Bei den Charaktereigenschaften und Begabungen des Menschen gibt es natürlich eine enorme Bandbreite, die nicht fest an das Geschlecht gebunden ist. Dennoch scheint es aber Tendenzen zu geben: Studien haben beispielsweise gezeigt, dass Männer durchschnittlich etwas mehr räumliches Vorstellungsvermögen besitzen, wohingegen Frauen eher bei sozialen Fähigkeiten punkten. Strukturelle Untersuchungen legen ebenfalls nahe, dass bestimmte Hirnbereiche bei Frauen und Männern unterschiedlich stark entwickelt sind. Die Forscher um Madhura Ingalhalikar von der University of Pennsylvania in Philadelphia sind nun der Frage nachgegangen, welche geschlechtsspezifischen Unterschiede es im Netzwerk des Gehirns gibt.

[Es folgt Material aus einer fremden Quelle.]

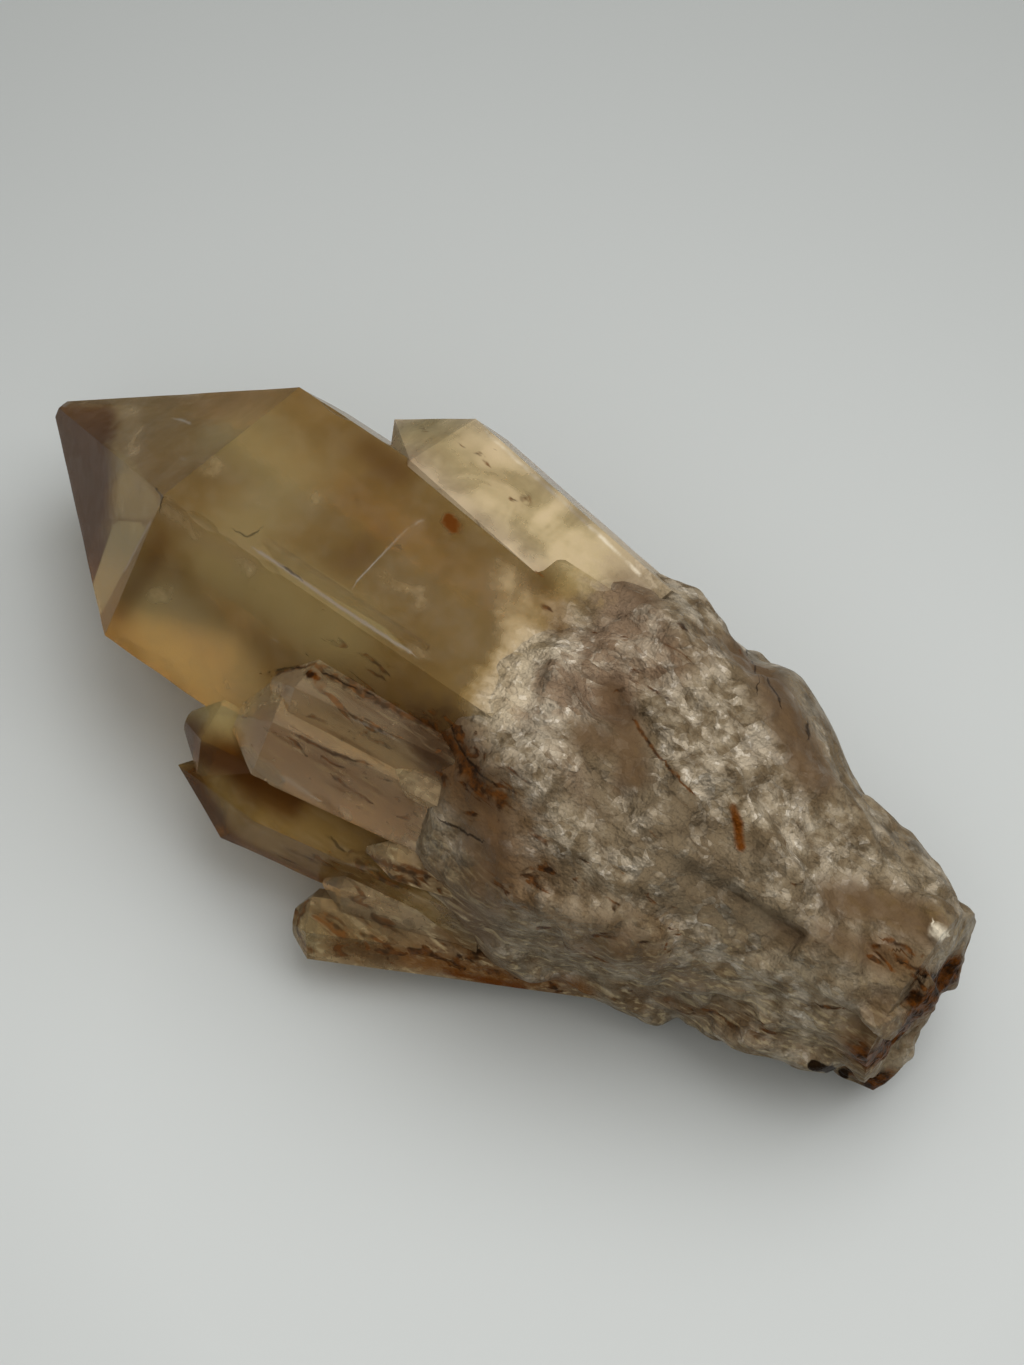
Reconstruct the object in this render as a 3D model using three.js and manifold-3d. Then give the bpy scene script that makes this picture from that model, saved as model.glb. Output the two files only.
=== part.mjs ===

Möglich wurde dies durch eine Technik, die sich Diffusions-Tensor-Bildgebung nennt. Dieses bildgebende Verfahren kann die Diffusionsbewegung von Wassermolekülen in Körpergeweben mittels Magnetresonanztomografie erfassen, ohne dass dafür Eingriffe oder die Einnahme von Kontrastmitteln nötig sind. Die so gewonnenen Informationen lassen Rückschlüsse auf den Verlauf und die Verbindungen von Nerven im Gehirn zu. Ingalhalikar und seine Kollegen haben dieses Verfahren bei insgesamt 949 weiblichen und männlichen Probanden im Alter von 8 bis 22 Jahren durchgeführt. So konnten sie Modelle des Netzwerkes im Gehirn, des sogenannten Konnektoms, jedes Einzelnen anfertigen und sie untereinander vergleichen.
In der Pubertät ändern sich die Netzwerke
Den Auswertungen der Forscher zufolge sind die Verbindungen zwischen den beiden Hälften des Großhirns bei Frauen stärker ausgeprägt als bei Männern. Dafür ist bei den Herren die Vernetzung innerhalb der rechten beziehungsweise linken Großhirnhälfte intensiver. Das Umgekehrte scheint wiederum beim Kleinhirn der Fall zu sein: Hier ist bei den Männern die Vernetzung zwischen den Hemisphären besser, bei den Frauen hingegen innerhalb der beiden Teile. Diese geschlechtsspezifischen Unterschiede fanden die Forscher allerdings nur bei Probanden, die älter als 13 Jahre waren. Vermutlich entsteht der Unterschied also erst im Laufe der Pubertät.
Was die Ergebnisse allerdings nun genau bedeuten, bleibt Spekulation. Den Forschern zufolge könnte das Konnektivitäts-Muster Männern Vorteile bei der Umsetzung von Wahrnehmungen in Handlungen verschaffen. Für das eine sind nämlich Regionen im hinteren Hirn-Bereich, für das andere im vorderen zuständig. Die gute Vernetzung innerhalb der Hirnhälften des Großhirns könnte in diesem Zusammenhang einen schnellen Brückenschlag sichern. Bei den Frauen könnten hingegen die Verbindungen zwischen linker und rechter Hemisphäre die Verknüpfung von Information, Intuition und Analytik begünstigen, so eine Vermutung der Forscher.